The RF transmitter and receiver module does not have Push To Talk pin. They go inactive when no data is present to transmit or receive respectively. Therefore vw_set_ptt_inverted(true) is used to configure push to talk polarity and prompt the receiver to continue receiving data after fetching the first character. The baud rate for serial input is set to 2000 bits per second using vw_setup() function. The reception of the data is initiated using vw_rx_start() function.
A loop function is called where the data in the microcontroller's buffer is read and displayed on the LCD screen. A "buf" array is declared of unsigned char type to fetch received char bytes and variable "buflen" is declared to store the length of received buffer data.
The received character buffer is read using vw_get_message() function and a counter "i" is initialized. The LED interfaced pin is set to HIGH to indicate that data has been received and received character buffer is converted to character data type and stored in Sensor1Msg array.
The last character in the array is set to Null character so that if the read buffer has less than four digits it does not display a garbage value on LCD screen. The Sensor1Msg array elements are converted to integers and stored in Sensor1Data array. The Sensor1Data array integers are displayed on LCD using Serial.print() function and LED interfaced pin is set to LOW to switch LED off as a visual indication that data has been successfully read and displayed. The analog reading has been read in the project as the voltage reading at the analog pin of Arduino Pro Mini.

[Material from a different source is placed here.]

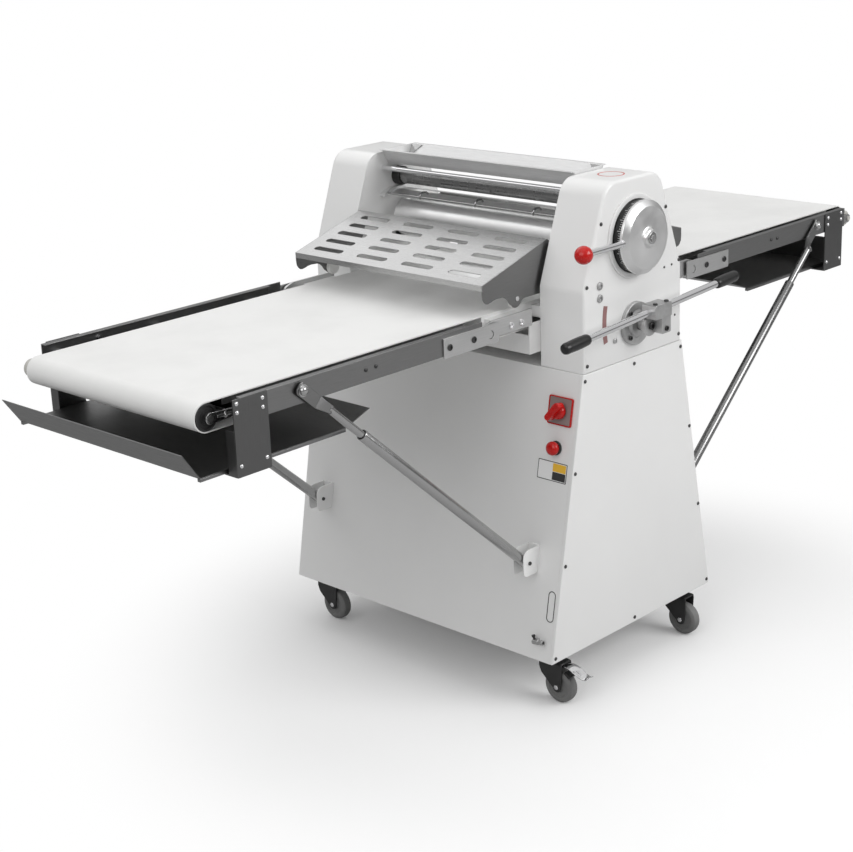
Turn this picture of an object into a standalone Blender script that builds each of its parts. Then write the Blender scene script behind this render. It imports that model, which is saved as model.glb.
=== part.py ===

The sensor reading has not been calibrated to show any real physical quantity like light intensity or luminosity in case of light based sensor. However, the actual reading of a physical quantity can be displayed through the project by judging the calibration of the sensor with respect to the physical quantity under measurement. The logic to convert the voltage reading to the measurement of the physical quantity under observation can be embedded in the program logic based on the calibration of the sensor.